TASK DIRECTIONS: Present the data once more in exactly its original form.

:: COLLECTED MATERIAL ::

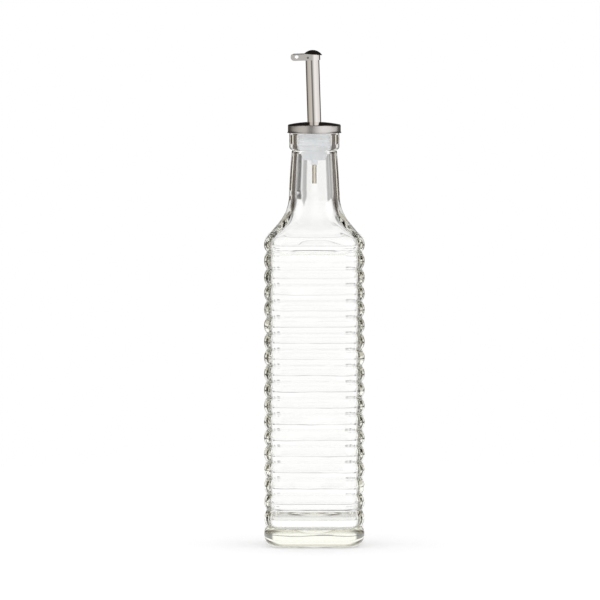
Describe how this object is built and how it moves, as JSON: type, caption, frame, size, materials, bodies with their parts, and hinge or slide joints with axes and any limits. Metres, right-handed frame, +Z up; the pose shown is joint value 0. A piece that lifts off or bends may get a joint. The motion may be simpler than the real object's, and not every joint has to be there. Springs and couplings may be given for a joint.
{
  "type": "oil bottle",
  "caption": "Square ribbed glass oil bottle with a tapered shoulder, plastic stopper, domed metal cap, steel spout and a hinged flap lid with a thumb lever.",
  "frame": {"origin": "middle of the base, on the surface that the bottle stands on", "axes": "+Z up along the bottle; +X the side that it pours to; the lever of the flap points to -X"},
  "size_m": [0.061, 0.061, 0.3008],
  "materials": {
    "bottle_glass": "clear pressed glass with a faint warm green tint",
    "stopper_plastic": "translucent moulded polyethylene",
    "breather_plastic": "clear extruded tube",
    "cap_steel": "satin skirt under a polished crown",
    "spout_steel": "polished stainless steel"
  },
  "bodies": {
    "bottle": {"glass_bottle": "bottle_glass", "stopper": "stopper_plastic", "breather": "breather_plastic", "cap": "cap_steel", "spout": "spout_steel", "hinge_pin": "spout_steel"},
    "flap": {"flap": "spout_steel"}
  },
  "joints": [
    {"name": "flap_hinge", "type": "hinge", "parent": "bottle", "child": "flap", "pos_m": [-0.00397, 0, 0.29619], "axis": [0, -1, 0], "range_deg": [0, 94]}
  ]
}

:::

COMPLETE ANSWER:
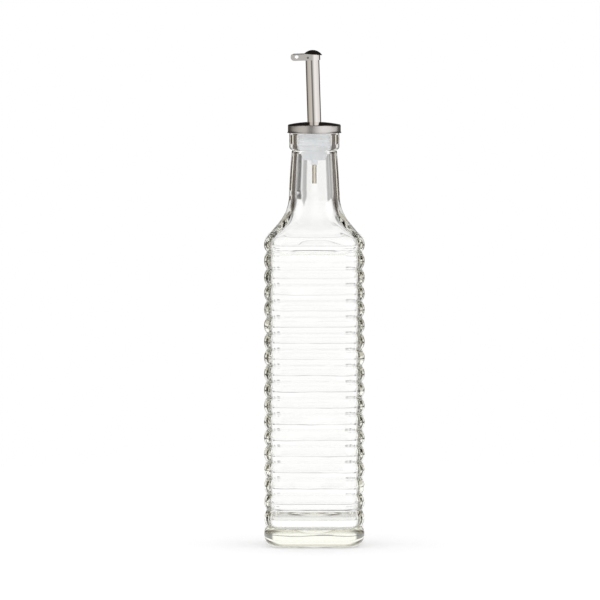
Describe how this object is built and how it moves, as JSON: type, caption, frame, size, materials, bodies with their parts, and hinge or slide joints with axes and any limits. Metres, right-handed frame, +Z up; the pose shown is joint value 0. A piece that lifts off or bends may get a joint. The motion may be simpler than the real object's, and not every joint has to be there. Springs and couplings may be given for a joint.
{
  "type": "oil bottle",
  "caption": "Square ribbed glass oil bottle with a tapered shoulder, plastic stopper, domed metal cap, steel spout and a hinged flap lid with a thumb lever.",
  "frame": {"origin": "middle of the base, on the surface that the bottle stands on", "axes": "+Z up along the bottle; +X the side that it pours to; the lever of the flap points to -X"},
  "size_m": [0.061, 0.061, 0.3008],
  "materials": {
    "bottle_glass": "clear pressed glass with a faint warm green tint",
    "stopper_plastic": "translucent moulded polyethylene",
    "breather_plastic": "clear extruded tube",
    "cap_steel": "satin skirt under a polished crown",
    "spout_steel": "polished stainless steel"
  },
  "bodies": {
    "bottle": {"glass_bottle": "bottle_glass", "stopper": "stopper_plastic", "breather": "breather_plastic", "cap": "cap_steel", "spout": "spout_steel", "hinge_pin": "spout_steel"},
    "flap": {"flap": "spout_steel"}
  },
  "joints": [
    {"name": "flap_hinge", "type": "hinge", "parent": "bottle", "child": "flap", "pos_m": [-0.00397, 0, 0.29619], "axis": [0, -1, 0], "range_deg": [0, 94]}
  ]
}